The company and its employees support their communities in other ways as well. Indianapolis employees take part in the Million Meal Movement, to pack meals for food banks and food pantries. To date, employees in Indianapolis have packed more than 500,000 meals for the program. Employees have also taken part in volunteer activities such as helping to clean up the Ohio River. 


The bottom lines

The visual bakery effort has provided Clif Bar with resources and data that were previously unavailable, allowing for better operating efficiency, sustainability, reduced waste and higher yields. In one way or another, it connects to each of the company’s aspirations.

But it wouldn’t have worked without putting people first, says Wilson. If it had been simply a top-down directive, language barriers and other challenges would have made training and implementation difficult, if not impossible. By bringing operators and other on-site employees into the process early on and accepting their feedback, the company was able to realize the platform’s full potential by getting employees engaged and invested in its success.

“We’re at such a different point now, because we really do have engagement on the shop floor,” says Wilson. “So this visual bakery that we did, that’s really been a game changer across both bakeries. We’ve now gotten to the point where we’re aligned on standardization across both bakeries, aligned on the cultural standardization across our corporate settings as well as the two bakeries.
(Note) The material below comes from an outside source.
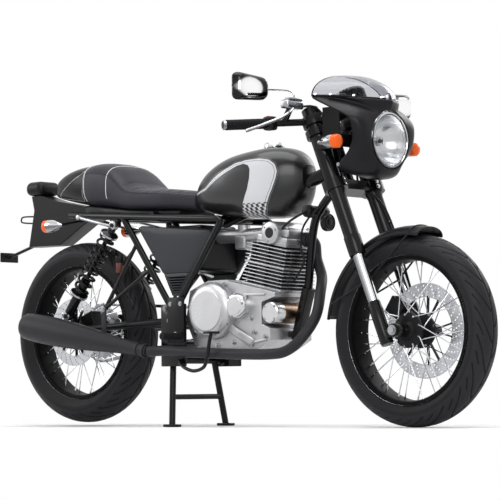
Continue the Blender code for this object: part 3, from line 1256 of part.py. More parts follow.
def fork_clamps():
    """Both fork clamps with the steering stem between them, bored for the legs."""
    low_top = HEAD_BASE - CLAMP_GAP
    high_low = HEAD_BASE + HEAD_LENGTH + CLAMP_GAP
    pieces = []
    for base, wall in ((low_top - CLAMP_WALL, CLAMP_WALL), (high_low, TOP_CLAMP_WALL)):
        middle = head_point(FORK_OFFSET * 0.7, 0, base + wall / 2)
        pieces.append(block("clamp", (CLAMP_DEPTH, FORK_SPREAD * 2, wall * 0.96), middle, BLACK,
                            -RAKE))
        for side in (-1, 1):
            y = side * FORK_SPREAD
            pieces.append(rod("ear", head_point(FORK_OFFSET, y, base),
                              head_point(FORK_OFFSET, y, base + wall), CLAMP_EAR_RADIUS, BLACK,
                              sides=16))
    pieces.append(rod("stem", head_point(0, 0, low_top - CLAMP_WALL / 2),
                      head_point(0, 0, high_low + TOP_CLAMP_WALL / 2), HEAD_BORE - STEM_CLEARANCE,
                      BLACK, sides=16))
    made = fuse("fork_clamps", pieces, BLACK)
    bores = []
    for side in (-1, 1):
        y = side * FORK_SPREAD
        bores.append(rod("bore", head_point(FORK_OFFSET, y, -CLAMP_WALL * 2),
                         head_point(FORK_OFFSET, y, high_low + TOP_CLAMP_WALL * 2),
                         FORK_UPPER_RADIUS + SEAT_GAP * 2, BLACK, sides=20))
    return cut(made, [joined("bores", bores, BLACK)])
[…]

That would have been impossible to achieve in the early days when we’re onboarding two very different groups of workforce.”

Ultimately, the ability of the entire visual bakery team to adapt, adjust and listen to what was needed helped ensure the visual bakery would be that game changer that Wilson describes it as. 

“It is roughly 35 people across both bakeries and our headquarters, all very aligned, all working toward the same goal, even though it was multiple languages, even though there still continue to be some differences across the equipment, and even in some cases, the processes,” Wilson says. 

“It’s a complete 180 from where we started.”